The Board has also established an audit committee tasked with preparing the work of the Board with regard to assuring the quality of financial reporting, maintaining ongoing contact with the external auditor, proposing guidelines for the Board regarding which services, beyond auditing, that may be procured from the auditor, evaluating audit work and informing the election committee of the results of this evaluation. The committee also assists the election committee in preparing proposals for the election of auditor and for remuneration of audit work. The audit committee comprises Tom Dinkelspiel (chairman), Christian Frick and Hans Larsson.
Risk and compliance committee
The Board has also established a risk and compliance committee tasked with preparing matters for the consideration of the Board and which, in its work, shall, through dialogue with the independent reviewer, the risk manager, the compliance officer and Group Management, monitor the structure, compliance (regulatory adherence), risk and incident reporting of the organization and its operations and enhance the Board’s access to information regarding these aspects. The risk and compliance committee shall propose an audit plan for the internal audit (independent review) to the Board and it shall scrutinize independent reviews and report on these to the Board. The risk and compliance committee comprises Hans Larsson (chairman), Jan Dinkelspiel and Christopher Ekdahl.

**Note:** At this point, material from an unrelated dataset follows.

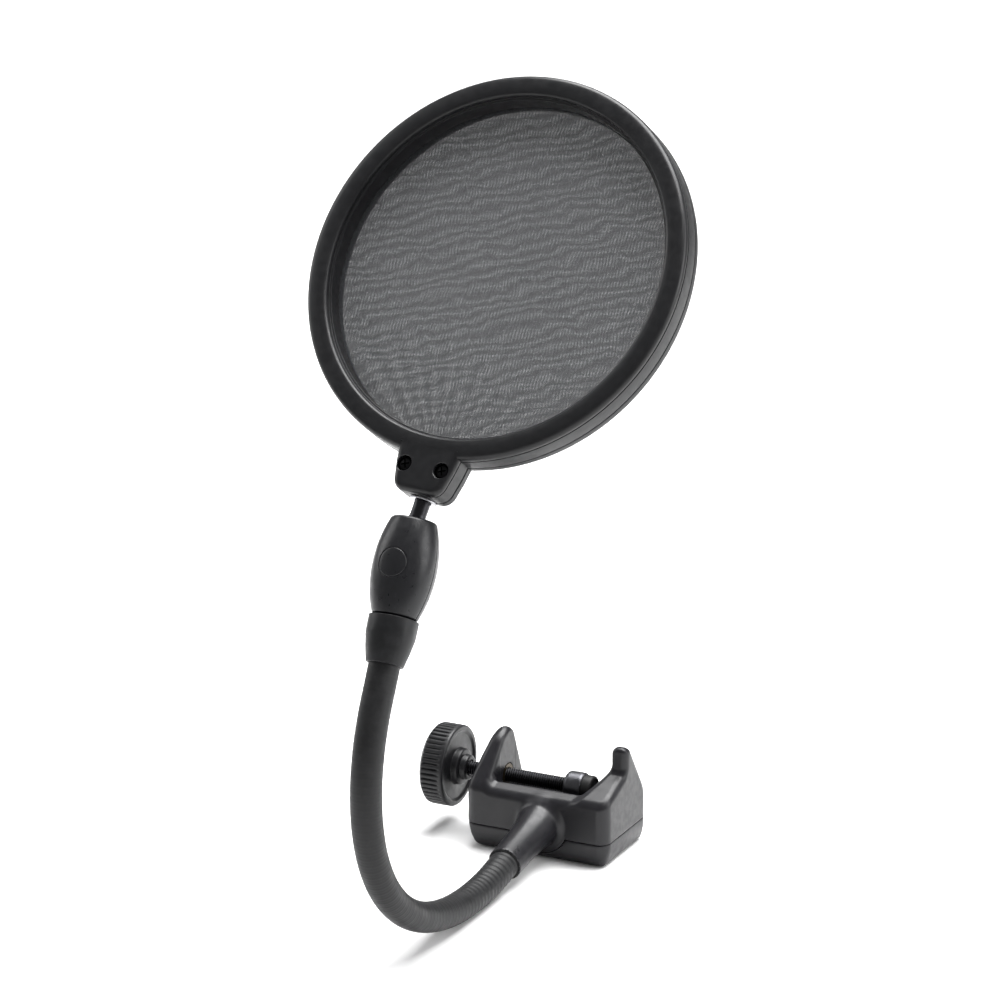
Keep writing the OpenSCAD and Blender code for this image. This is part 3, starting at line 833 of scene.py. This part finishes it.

For the subsidary Nordnet Bank AB, the Board has established a credit committee, which among other things is tasked with determining and preparing the limits that are the Board’s responsibility according to the instructions in the Board procedures, as well as preparing the annual reporting of the limits set by the Board. The credit committee shall according to the applicable rules of procedure report to the Board of Nordnet AB (publ). The credit committee is made up of Christopher Ekdahl (chairman), Hans Larsson and Jan Dinkelspiel.